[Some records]

## Begin

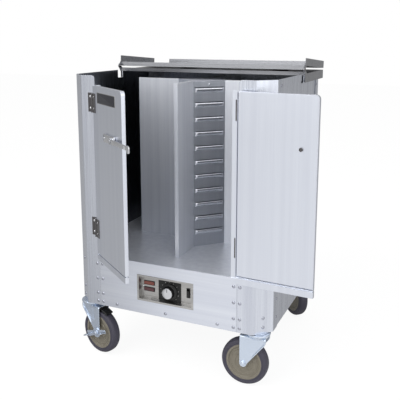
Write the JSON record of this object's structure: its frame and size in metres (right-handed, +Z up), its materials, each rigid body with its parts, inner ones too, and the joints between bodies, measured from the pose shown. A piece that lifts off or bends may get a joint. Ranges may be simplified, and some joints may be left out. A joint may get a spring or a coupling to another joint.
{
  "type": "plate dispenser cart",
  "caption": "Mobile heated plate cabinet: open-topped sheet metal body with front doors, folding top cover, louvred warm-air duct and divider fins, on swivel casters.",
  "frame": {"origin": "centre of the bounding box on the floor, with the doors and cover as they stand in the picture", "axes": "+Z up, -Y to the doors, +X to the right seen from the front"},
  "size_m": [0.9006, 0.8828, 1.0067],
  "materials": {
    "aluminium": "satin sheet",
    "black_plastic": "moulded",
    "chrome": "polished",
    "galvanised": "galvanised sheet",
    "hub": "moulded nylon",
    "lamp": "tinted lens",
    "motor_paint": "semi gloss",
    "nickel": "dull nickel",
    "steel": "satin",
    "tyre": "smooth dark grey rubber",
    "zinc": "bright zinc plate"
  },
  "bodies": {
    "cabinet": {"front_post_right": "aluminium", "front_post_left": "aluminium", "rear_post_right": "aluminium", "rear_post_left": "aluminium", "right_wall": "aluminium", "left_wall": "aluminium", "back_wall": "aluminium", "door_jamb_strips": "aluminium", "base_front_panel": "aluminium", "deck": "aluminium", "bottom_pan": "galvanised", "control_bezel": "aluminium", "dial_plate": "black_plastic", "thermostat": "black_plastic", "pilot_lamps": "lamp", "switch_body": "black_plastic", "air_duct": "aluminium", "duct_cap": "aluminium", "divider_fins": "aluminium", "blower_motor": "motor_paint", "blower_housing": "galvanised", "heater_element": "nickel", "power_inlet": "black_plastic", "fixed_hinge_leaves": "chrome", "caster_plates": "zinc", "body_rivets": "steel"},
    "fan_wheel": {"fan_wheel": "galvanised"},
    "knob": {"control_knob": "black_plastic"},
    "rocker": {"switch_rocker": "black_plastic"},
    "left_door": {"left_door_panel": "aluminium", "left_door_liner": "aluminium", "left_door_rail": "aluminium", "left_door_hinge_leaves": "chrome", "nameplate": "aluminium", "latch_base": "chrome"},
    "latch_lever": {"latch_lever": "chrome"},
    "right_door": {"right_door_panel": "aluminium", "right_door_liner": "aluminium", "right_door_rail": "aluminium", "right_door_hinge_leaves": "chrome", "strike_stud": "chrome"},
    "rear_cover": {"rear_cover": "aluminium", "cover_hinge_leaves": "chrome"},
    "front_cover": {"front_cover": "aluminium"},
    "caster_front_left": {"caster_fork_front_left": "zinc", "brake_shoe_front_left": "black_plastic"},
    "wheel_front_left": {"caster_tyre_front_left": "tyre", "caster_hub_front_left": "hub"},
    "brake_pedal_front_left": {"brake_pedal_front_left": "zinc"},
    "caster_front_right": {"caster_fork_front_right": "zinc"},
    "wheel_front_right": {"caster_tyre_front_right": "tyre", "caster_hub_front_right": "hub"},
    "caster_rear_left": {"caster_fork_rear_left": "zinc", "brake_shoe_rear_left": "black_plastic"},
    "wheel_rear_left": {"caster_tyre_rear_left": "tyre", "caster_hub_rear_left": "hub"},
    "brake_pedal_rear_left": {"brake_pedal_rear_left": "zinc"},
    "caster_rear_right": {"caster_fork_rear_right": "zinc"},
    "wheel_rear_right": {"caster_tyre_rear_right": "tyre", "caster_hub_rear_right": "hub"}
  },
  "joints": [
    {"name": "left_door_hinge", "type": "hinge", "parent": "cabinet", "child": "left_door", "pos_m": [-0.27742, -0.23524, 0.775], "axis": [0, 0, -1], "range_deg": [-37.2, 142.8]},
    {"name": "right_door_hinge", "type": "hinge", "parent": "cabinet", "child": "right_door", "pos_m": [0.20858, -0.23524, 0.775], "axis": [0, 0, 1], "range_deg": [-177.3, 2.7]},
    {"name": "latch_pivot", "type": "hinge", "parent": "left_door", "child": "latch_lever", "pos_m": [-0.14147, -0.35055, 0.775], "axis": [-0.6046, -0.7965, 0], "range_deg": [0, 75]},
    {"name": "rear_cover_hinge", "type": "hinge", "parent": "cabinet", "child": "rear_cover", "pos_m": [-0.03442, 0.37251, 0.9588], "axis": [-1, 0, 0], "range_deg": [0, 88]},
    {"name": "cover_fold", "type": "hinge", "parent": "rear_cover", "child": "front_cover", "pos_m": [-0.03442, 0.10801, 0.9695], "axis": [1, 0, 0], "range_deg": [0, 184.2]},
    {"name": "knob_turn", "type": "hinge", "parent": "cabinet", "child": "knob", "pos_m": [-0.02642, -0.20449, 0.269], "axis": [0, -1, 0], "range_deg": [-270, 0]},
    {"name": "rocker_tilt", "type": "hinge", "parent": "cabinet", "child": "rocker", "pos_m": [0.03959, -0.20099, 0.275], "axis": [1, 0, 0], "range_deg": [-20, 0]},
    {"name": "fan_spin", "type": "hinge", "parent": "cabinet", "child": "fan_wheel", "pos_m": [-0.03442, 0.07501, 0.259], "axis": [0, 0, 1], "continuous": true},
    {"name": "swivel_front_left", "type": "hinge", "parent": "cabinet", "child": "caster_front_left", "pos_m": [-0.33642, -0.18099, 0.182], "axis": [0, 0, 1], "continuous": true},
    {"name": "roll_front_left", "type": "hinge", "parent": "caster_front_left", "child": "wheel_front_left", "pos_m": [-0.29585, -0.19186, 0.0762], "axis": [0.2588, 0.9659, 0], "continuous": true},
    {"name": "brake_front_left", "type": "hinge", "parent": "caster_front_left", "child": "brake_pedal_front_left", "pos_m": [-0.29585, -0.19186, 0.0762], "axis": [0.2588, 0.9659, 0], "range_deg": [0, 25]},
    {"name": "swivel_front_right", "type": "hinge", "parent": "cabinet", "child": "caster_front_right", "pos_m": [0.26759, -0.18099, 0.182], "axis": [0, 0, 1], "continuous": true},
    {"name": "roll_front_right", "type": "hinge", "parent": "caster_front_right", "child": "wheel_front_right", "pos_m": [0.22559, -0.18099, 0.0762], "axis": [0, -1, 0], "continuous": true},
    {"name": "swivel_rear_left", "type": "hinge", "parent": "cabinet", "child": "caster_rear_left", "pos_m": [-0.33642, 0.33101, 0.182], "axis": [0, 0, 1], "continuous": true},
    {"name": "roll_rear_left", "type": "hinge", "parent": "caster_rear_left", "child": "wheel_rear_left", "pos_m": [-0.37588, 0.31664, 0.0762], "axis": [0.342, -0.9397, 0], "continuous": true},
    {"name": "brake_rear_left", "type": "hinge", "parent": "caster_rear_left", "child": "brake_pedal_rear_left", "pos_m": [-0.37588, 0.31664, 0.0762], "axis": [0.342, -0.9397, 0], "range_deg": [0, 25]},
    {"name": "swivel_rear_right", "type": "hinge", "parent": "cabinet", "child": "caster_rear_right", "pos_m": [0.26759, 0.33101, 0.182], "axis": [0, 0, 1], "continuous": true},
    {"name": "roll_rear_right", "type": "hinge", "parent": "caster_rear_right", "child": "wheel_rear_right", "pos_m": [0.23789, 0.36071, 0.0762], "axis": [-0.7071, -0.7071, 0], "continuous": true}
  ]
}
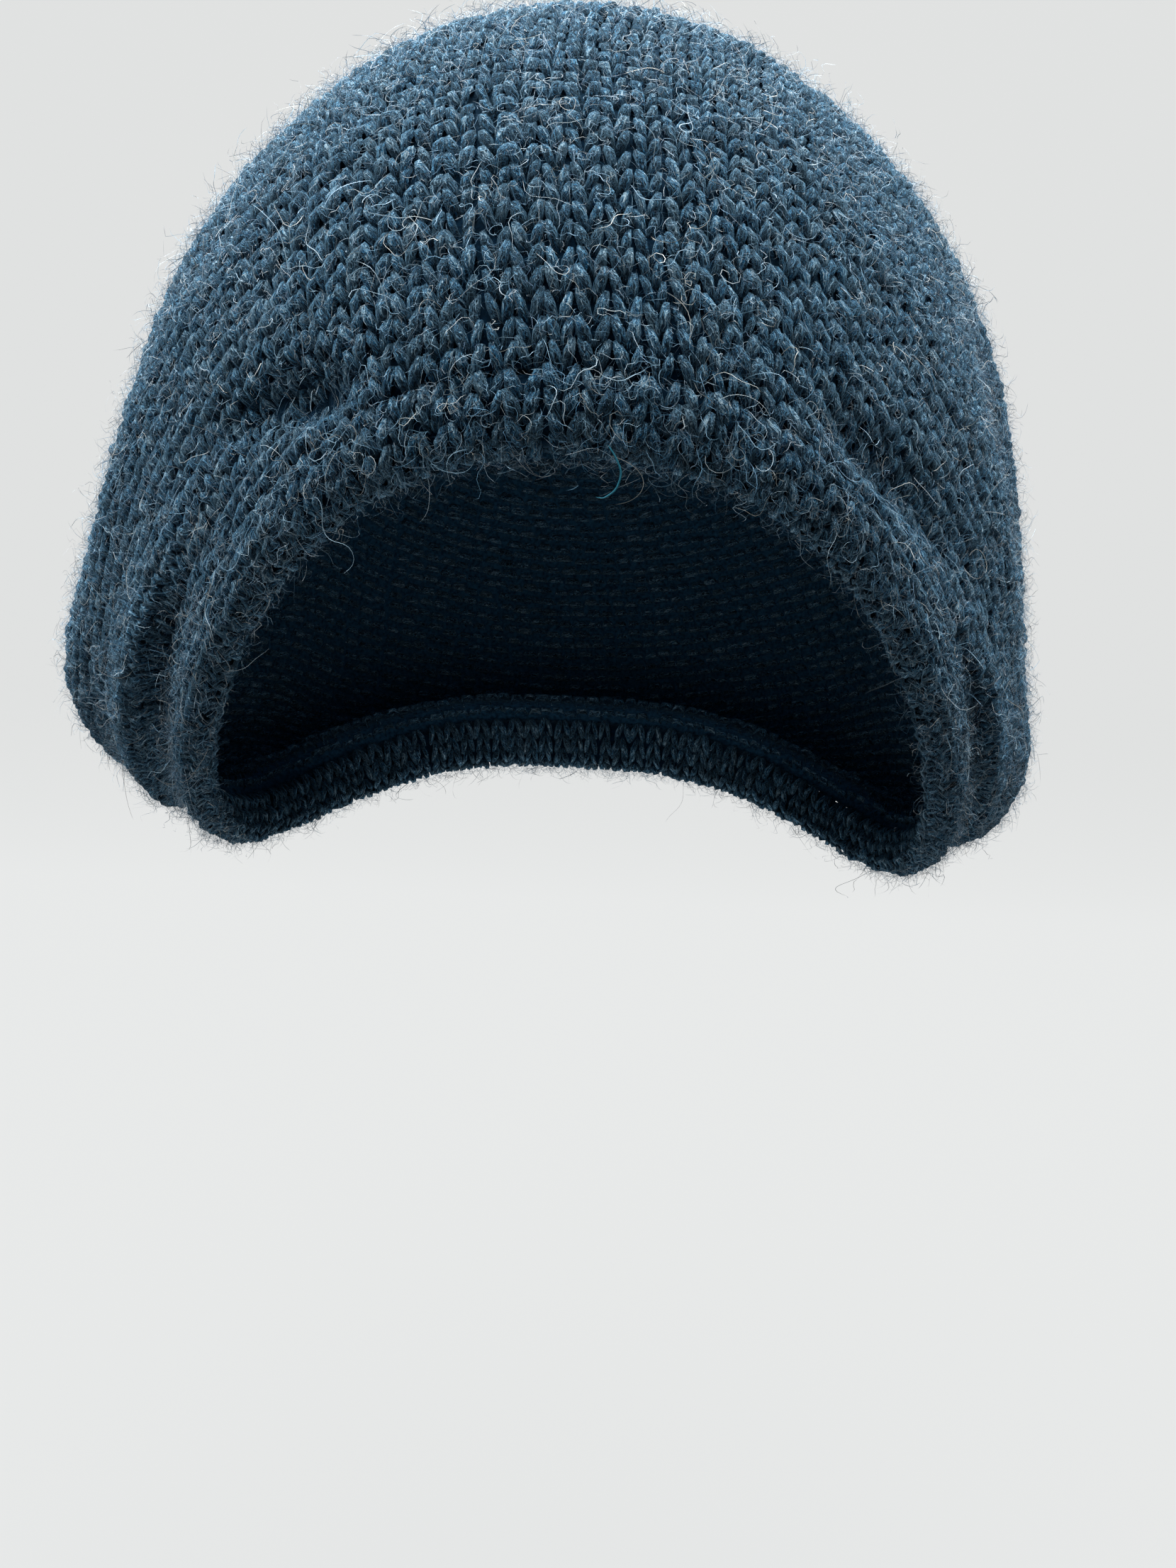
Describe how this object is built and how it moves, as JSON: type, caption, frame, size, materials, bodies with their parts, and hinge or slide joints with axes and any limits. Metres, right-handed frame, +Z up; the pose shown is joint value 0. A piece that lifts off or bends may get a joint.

## End

Each entry must be reproduced verbatim.

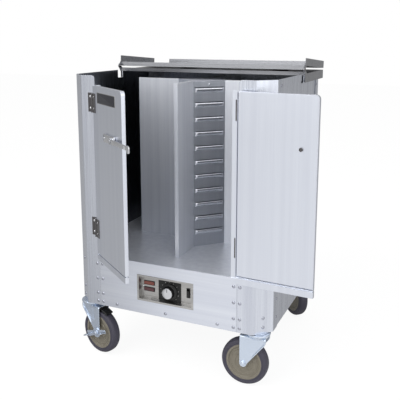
Write the JSON record of this object's structure: its frame and size in metres (right-handed, +Z up), its materials, each rigid body with its parts, inner ones too, and the joints between bodies, measured from the pose shown. A piece that lifts off or bends may get a joint. Ranges may be simplified, and some joints may be left out. A joint may get a spring or a coupling to another joint.
{
  "type": "plate dispenser cart",
  "caption": "Mobile heated plate cabinet: open-topped sheet metal body with front doors, folding top cover, louvred warm-air duct and divider fins, on swivel casters.",
  "frame": {"origin": "centre of the bounding box on the floor, with the doors and cover as they stand in the picture", "axes": "+Z up, -Y to the doors, +X to the right seen from the front"},
  "size_m": [0.9006, 0.8828, 1.0067],
  "materials": {
    "aluminium": "satin sheet",
    "black_plastic": "moulded",
    "chrome": "polished",
    "galvanised": "galvanised sheet",
    "hub": "moulded nylon",
    "lamp": "tinted lens",
    "motor_paint": "semi gloss",
    "nickel": "dull nickel",
    "steel": "satin",
    "tyre": "smooth dark grey rubber",
    "zinc": "bright zinc plate"
  },
  "bodies": {
    "cabinet": {"front_post_right": "aluminium", "front_post_left": "aluminium", "rear_post_right": "aluminium", "rear_post_left": "aluminium", "right_wall": "aluminium", "left_wall": "aluminium", "back_wall": "aluminium", "door_jamb_strips": "aluminium", "base_front_panel": "aluminium", "deck": "aluminium", "bottom_pan": "galvanised", "control_bezel": "aluminium", "dial_plate": "black_plastic", "thermostat": "black_plastic", "pilot_lamps": "lamp", "switch_body": "black_plastic", "air_duct": "aluminium", "duct_cap": "aluminium", "divider_fins": "aluminium", "blower_motor": "motor_paint", "blower_housing": "galvanised", "heater_element": "nickel", "power_inlet": "black_plastic", "fixed_hinge_leaves": "chrome", "caster_plates": "zinc", "body_rivets": "steel"},
    "fan_wheel": {"fan_wheel": "galvanised"},
    "knob": {"control_knob": "black_plastic"},
    "rocker": {"switch_rocker": "black_plastic"},
    "left_door": {"left_door_panel": "aluminium", "left_door_liner": "aluminium", "left_door_rail": "aluminium", "left_door_hinge_leaves": "chrome", "nameplate": "aluminium", "latch_base": "chrome"},
    "latch_lever": {"latch_lever": "chrome"},
    "right_door": {"right_door_panel": "aluminium", "right_door_liner": "aluminium", "right_door_rail": "aluminium", "right_door_hinge_leaves": "chrome", "strike_stud": "chrome"},
    "rear_cover": {"rear_cover": "aluminium", "cover_hinge_leaves": "chrome"},
    "front_cover": {"front_cover": "aluminium"},
    "caster_front_left": {"caster_fork_front_left": "zinc", "brake_shoe_front_left": "black_plastic"},
    "wheel_front_left": {"caster_tyre_front_left": "tyre", "caster_hub_front_left": "hub"},
    "brake_pedal_front_left": {"brake_pedal_front_left": "zinc"},
    "caster_front_right": {"caster_fork_front_right": "zinc"},
    "wheel_front_right": {"caster_tyre_front_right": "tyre", "caster_hub_front_right": "hub"},
    "caster_rear_left": {"caster_fork_rear_left": "zinc", "brake_shoe_rear_left": "black_plastic"},
    "wheel_rear_left": {"caster_tyre_rear_left": "tyre", "caster_hub_rear_left": "hub"},
    "brake_pedal_rear_left": {"brake_pedal_rear_left": "zinc"},
    "caster_rear_right": {"caster_fork_rear_right": "zinc"},
    "wheel_rear_right": {"caster_tyre_rear_right": "tyre", "caster_hub_rear_right": "hub"}
  },
  "joints": [
    {"name": "left_door_hinge", "type": "hinge", "parent": "cabinet", "child": "left_door", "pos_m": [-0.27742, -0.23524, 0.775], "axis": [0, 0, -1], "range_deg": [-37.2, 142.8]},
    {"name": "right_door_hinge", "type": "hinge", "parent": "cabinet", "child": "right_door", "pos_m": [0.20858, -0.23524, 0.775], "axis": [0, 0, 1], "range_deg": [-177.3, 2.7]},
    {"name": "latch_pivot", "type": "hinge", "parent": "left_door", "child": "latch_lever", "pos_m": [-0.14147, -0.35055, 0.775], "axis": [-0.6046, -0.7965, 0], "range_deg": [0, 75]},
    {"name": "rear_cover_hinge", "type": "hinge", "parent": "cabinet", "child": "rear_cover", "pos_m": [-0.03442, 0.37251, 0.9588], "axis": [-1, 0, 0], "range_deg": [0, 88]},
    {"name": "cover_fold", "type": "hinge", "parent": "rear_cover", "child": "front_cover", "pos_m": [-0.03442, 0.10801, 0.9695], "axis": [1, 0, 0], "range_deg": [0, 184.2]},
    {"name": "knob_turn", "type": "hinge", "parent": "cabinet", "child": "knob", "pos_m": [-0.02642, -0.20449, 0.269], "axis": [0, -1, 0], "range_deg": [-270, 0]},
    {"name": "rocker_tilt", "type": "hinge", "parent": "cabinet", "child": "rocker", "pos_m": [0.03959, -0.20099, 0.275], "axis": [1, 0, 0], "range_deg": [-20, 0]},
    {"name": "fan_spin", "type": "hinge", "parent": "cabinet", "child": "fan_wheel", "pos_m": [-0.03442, 0.07501, 0.259], "axis": [0, 0, 1], "continuous": true},
    {"name": "swivel_front_left", "type": "hinge", "parent": "cabinet", "child": "caster_front_left", "pos_m": [-0.33642, -0.18099, 0.182], "axis": [0, 0, 1], "continuous": true},
    {"name": "roll_front_left", "type": "hinge", "parent": "caster_front_left", "child": "wheel_front_left", "pos_m": [-0.29585, -0.19186, 0.0762], "axis": [0.2588, 0.9659, 0], "continuous": true},
    {"name": "brake_front_left", "type": "hinge", "parent": "caster_front_left", "child": "brake_pedal_front_left", "pos_m": [-0.29585, -0.19186, 0.0762], "axis": [0.2588, 0.9659, 0], "range_deg": [0, 25]},
    {"name": "swivel_front_right", "type": "hinge", "parent": "cabinet", "child": "caster_front_right", "pos_m": [0.26759, -0.18099, 0.182], "axis": [0, 0, 1], "continuous": true},
    {"name": "roll_front_right", "type": "hinge", "parent": "caster_front_right", "child": "wheel_front_right", "pos_m": [0.22559, -0.18099, 0.0762], "axis": [0, -1, 0], "continuous": true},
    {"name": "swivel_rear_left", "type": "hinge", "parent": "cabinet", "child": "caster_rear_left", "pos_m": [-0.33642, 0.33101, 0.182], "axis": [0, 0, 1], "continuous": true},
    {"name": "roll_rear_left", "type": "hinge", "parent": "caster_rear_left", "child": "wheel_rear_left", "pos_m": [-0.37588, 0.31664, 0.0762], "axis": [0.342, -0.9397, 0], "continuous": true},
    {"name": "brake_rear_left", "type": "hinge", "parent": "caster_rear_left", "child": "brake_pedal_rear_left", "pos_m": [-0.37588, 0.31664, 0.0762], "axis": [0.342, -0.9397, 0], "range_deg": [0, 25]},
    {"name": "swivel_rear_right", "type": "hinge", "parent": "cabinet", "child": "caster_rear_right", "pos_m": [0.26759, 0.33101, 0.182], "axis": [0, 0, 1], "continuous": true},
    {"name": "roll_rear_right", "type": "hinge", "parent": "caster_rear_right", "child": "wheel_rear_right", "pos_m": [0.23789, 0.36071, 0.0762], "axis": [-0.7071, -0.7071, 0], "continuous": true}
  ]
}
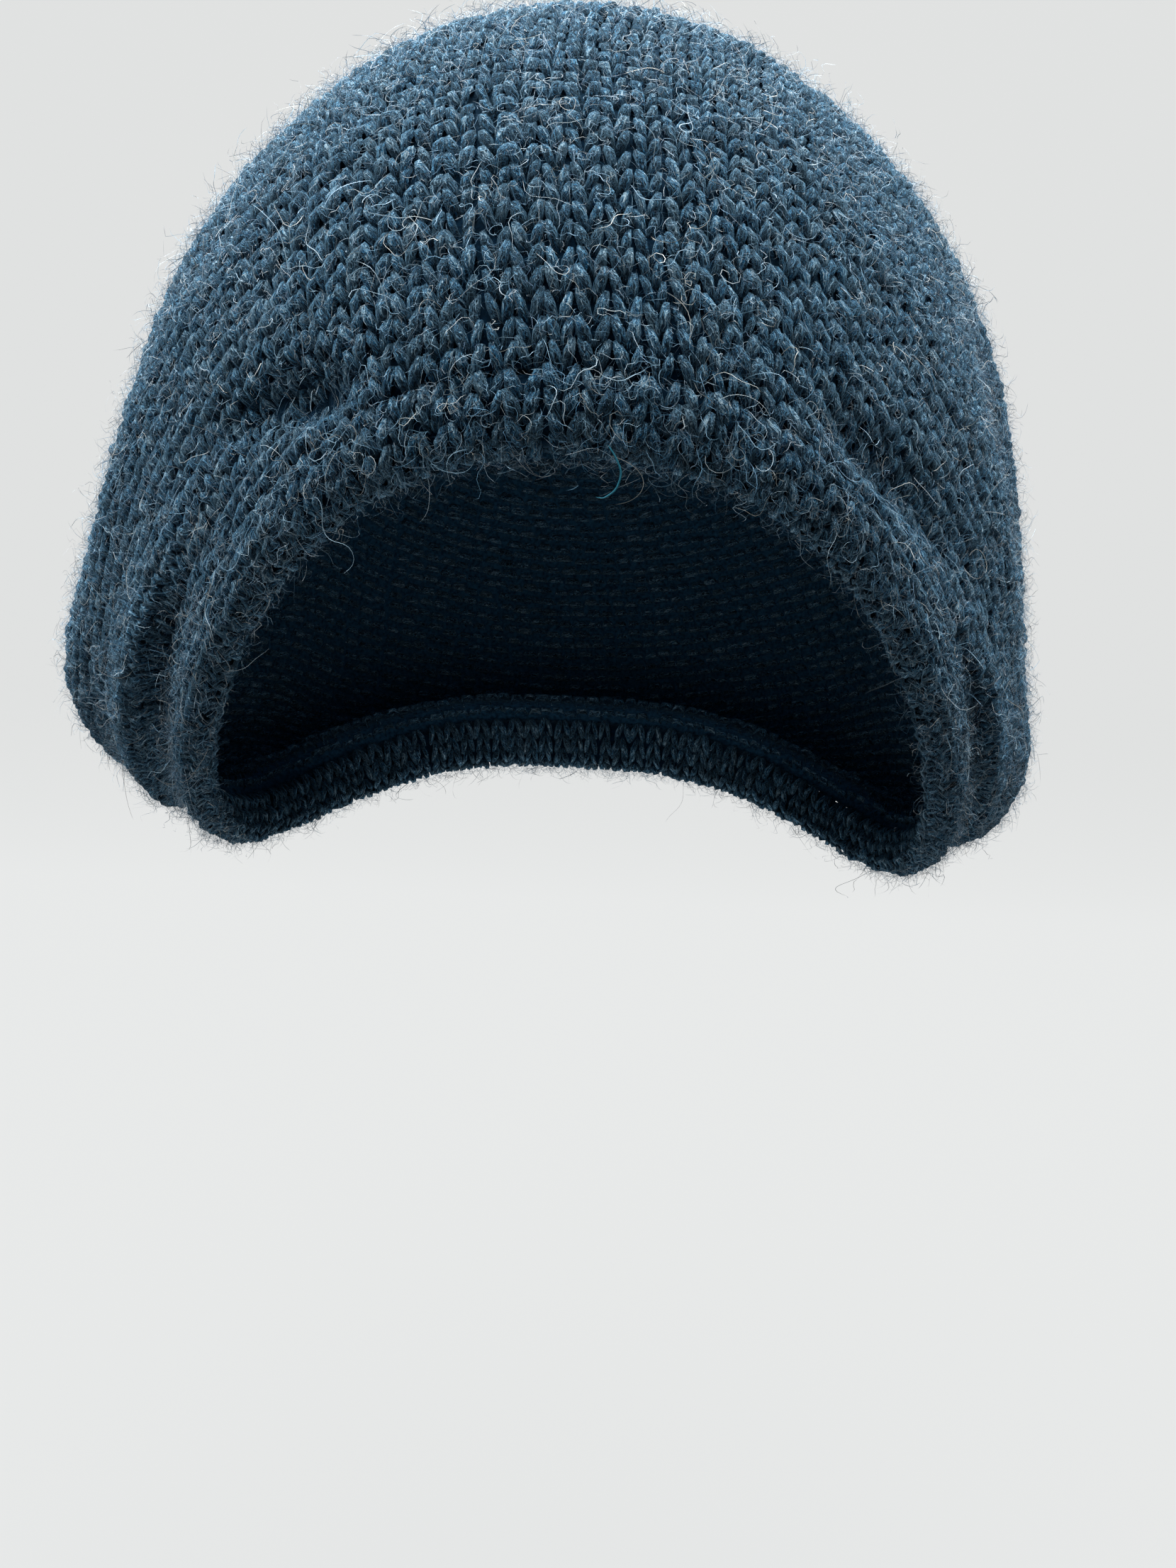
Describe how this object is built and how it moves, as JSON: type, caption, frame, size, materials, bodies with their parts, and hinge or slide joints with axes and any limits. Metres, right-handed frame, +Z up; the pose shown is joint value 0. A piece that lifts off or bends may get a joint.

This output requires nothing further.